研究課題/領域番号 |
20KK0020
|
研究機関 | 総合地球環境学研究所 |
研究代表者 |
近藤 康久 総合地球環境学研究所, 研究基盤国際センター, 准教授 (90599226)
|
研究分担者 |
松本 直之 東京大学, 生産技術研究所, 助教 (30814389)
石村 智 独立行政法人国立文化財機構東京文化財研究所, 無形文化遺産部, 室長 (60435906)

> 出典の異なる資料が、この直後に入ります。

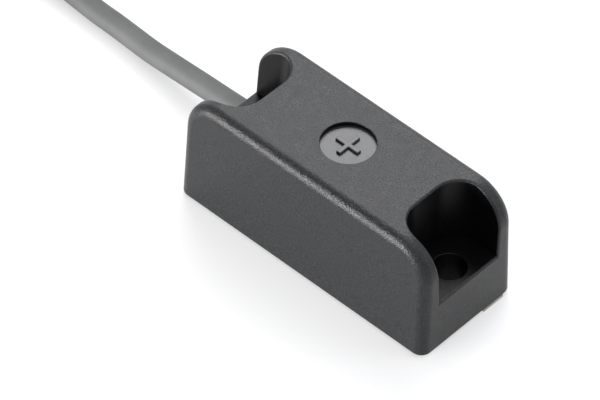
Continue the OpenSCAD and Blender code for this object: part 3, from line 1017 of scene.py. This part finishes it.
studio = {
    "floorSize": 3.0,                  # metres
    "floor": "a8a8a8",
    "floorGlow": 0.45,                 # backlit paper, so the contact shadow stays faint
    # black flag to the left of the camera: it draws the dark line along the near edge
    "flag": (-0.46, -0.56, 0.69),      # direction of its middle
    "flagSize": 34.0,                  # degrees from its middle to where it has faded out
    "flagCore": 14.07,                 # degrees that are fully dark
    "flagDepth": 0.9,
    "sky": "fafbff",
    "skyStrength": 1.0,
    # name: place and target in metres, width and height, power, colour
    "lights": {
        "back_softbox": ((-0.45, 0.60, 0.75), (0, 0, 0.01), (0.7, 0.7), 9.6, "ffffff"),
        "right_softbox": ((0.66, 0.58, 0.62), (0, 0, 0.01), (0.45, 0.45), 1.8, "f6f9ff"),
        "top_softbox": ((0.1, -0.1, 1.1), (0, 0, 0.01), (0.9, 0.9), 3.0, "ffffff"),
        "low_card": ((-0.47, -0.92, 0.13), (0, 0, 0.01), (0.9, 0.24), 27.0, "fffefc"),
    },
}


def makeStudio(look):
    half = look["floorSize"] / 2
    mesh = bpy.data.meshes.new("floor")
    corners = [(-half, -half, 0), (half, -half, 0), (half, half, 0), (-half, half, 0)]
    mesh.from_pydata(corners, [], [(0, 1, 2, 3)])
    floor = linkObject("floor", mesh)
    floor.location.z = -0.02 * mm
    # pale seamless paper: matte, and it glows a little, so that shadows on it stay faint
    material, tree, where = newMaterial("studio_paper")
    fibre = addNode(tree, "ShaderNodeTexNoise", inputs={
        "Scale": perMetre(0.8)}, links={"Vector": where})
    relief = addNode(tree, "ShaderNodeBump", inputs={
        "Strength": 0.05, "Distance": 0.02 * mm}, links={"Height": fibre.outputs["Fac"]})
    shader = addNode(tree, "ShaderNodeBsdfPrincipled", inputs={
        "Base Color": linearColour(look["floor"]), "Roughness": 0.9,
        "Emission Color": linearColour("ffffff"), "Emission Strength": look["floorGlow"]}, links={
        "Normal": relief.outputs["Normal"]})
    addNode(tree, "ShaderNodeOutputMaterial", links={"Surface": shader.outputs[0]})
    mesh.materials.append(material)
    world = bpy.data.worlds.new("studio")
    scene.world = world
    world.use_nodes = True
    sky = world.node_tree.nodes["Background"]
    sky.inputs["Color"].default_value = linearColour(look["sky"])
    # the flag is a soft dark patch of the sky
    tree = world.node_tree
    toward = addNode(tree, "ShaderNodeTexCoord")
    nearFlag = addNode(tree, "ShaderNodeVectorMath", settings={"operation": "DOT_PRODUCT"}, inputs={
        1: Vector(look["flag"]).normalized()}, links={0: toward.outputs["Generated"]})
    strength = addNode(tree, "ShaderNodeMapRange", settings={"interpolation_type": "SMOOTHSTEP"}, inputs={
        "From Min": math.cos(math.radians(look["flagSize"])),
        "From Max": math.cos(math.radians(look["flagCore"])), "To Min": look["skyStrength"],
        "To Max": look["skyStrength"] * (1 - look["flagDepth"])}, links={
        "Value": nearFlag.outputs["Value"]})
    tree.links.new(strength.outputs["Result"], sky.inputs["Strength"])
    for name, (place, target, size, power, colour) in look["lights"].items():
        data = bpy.data.lights.new(name, "AREA")
        data.shape = "RECTANGLE"
        data.size, data.size_y = size
        data.energy = power
        data.color = linearColour(colour)[:3]
        light = linkObject(name, data)
        light.location = place
        light.rotation_euler = (Vector(place) - Vector(target)).to_track_quat("Z", "Y").to_euler()


makeStudio(studio)
print("studio lit")

bpy.context.view_layer.update()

大西 秀之 同志社女子大学, 現代社会学部, 教授 (60414033)
|
研究期間 (年度) |
2020-10-27 – 2025-03-31
|
キーワード | リビングヘリテージ / 文化遺産 / ケイパビリティー / アクションリサーチ / ドファール / オマーン / 伝統建築 |
研究実績の概要 |
応募時の予想を超えて、2021年度いっぱいコロナ禍による渡航制限が継続したため、2020年度に引き続いて、現地調査の実施を見送った。建築復興班(分担者:松本直之、協力者:林憲吾、腰原幹雄、大坪正英、菊本英紀、田窪淑子)は、新たにオマーンのソハール大学工学部のモシン・クレシ(Mohsin Qureshi)助教との国際共同研究体制を構築し、同大学の実験室において調査対象地で採取した建築材料の蛍光X線分析とふるい試験・沈降分析を実施した。また、東大にて日鉄テクノロジーとの協働により仕上げ材(ヌラ)の有機成分分析を実施し、有機成分の検出に成功した。さらに、石材の圧縮試験では、最大強度が軟石程度のかなり軟らかい材料を用いていることが明らかになった。この結果は、ソハール大学における試験結果とも合致する。サラーラ旧市街の「判事の家」のリノベーションについては、本研究課題の海外共同研究者であるナイマ・ベンカリ(Naima Benkari)を通じて「判事の家」の家主とコンタクトを取り、倒壊した邸宅のリノベーションの方向性についての意向確認と、建築設計事務所を交えた設計案の検討を継続している。特筆すべき成果としては、田窪がソハール大学で開催された国際シンポジウムで研究報告を行い、その成果がプロシーディングス論文として公刊され、さらに修士論文として完成したことが挙げられる。 いっぽう、リビングヘリテージ班(LH班、代表者:近藤康久、分担者:石村智、大西秀之)は前年度から継続して、文献調査によってリビングヘリテージに関する国際動向と事例の収集を進めた。特筆すべき研究成果としては、文化遺産国際協力コンソーシアム主催「文化遺産にまつわる情報の保存と継承」研究会に近藤と林、同「海と文化遺産」シンポジウムに石村がそれぞれ登壇し、本研究課題に関連する研究の現状と問題意識を発信したことが挙げられる。
|
現在までの達成度 (区分) |
現在までの達成度 (区分)
3: やや遅れている
理由
コロナ禍により、現地調査の実施が当初計画を超えて遅れている。しかし、建築班による材料分析にあたり、現地国に新しい共同研究体制を構築できたことと、海外共同研究者や現地の家主との連絡調整を継続していることから、当初計画を挽回することが可能であると自己評価する。
|
今後の研究の推進方策 |
LH班は引き続き文献調査による国際動向と事例の収集を進める。研究代表者の近藤は渉外と研究経過のメタ分析を担当するとともに、有形文化遺産の視点から国際動向調査と事例検討を行う。分担者の石村は無形文化遺産、大西は文化的景観と文化的記憶の観点からそれぞれ調査・検討を行う。建築班は土と石による伝統的な組積構造体の構造性能や耐久性・室内環境性能の試験を実施し、その成果を大工棟梁からの聞き取りの結果と対照させることにより、伝統構法の復元と代替構法の開発を進める。また、現地共同研究者、「判事の家」の家主及び建築設計事務所とリノベーション・プランの素案となるアイディアを共創する。2022年度中に1週間程度サラーラを訪問し、「判事の家」の文化遺産総合調査とワークショップを実施し、計画の遅れを取り戻す。
|
次年度使用額が生じた理由 |
コロナ禍により現地渡航ができなかったため、旅費を次年度にあたる2022年度に使用することとした。次年度使用額の充当により、2022年度は現地調査に基づく研究を効果的に推進できる見通しである。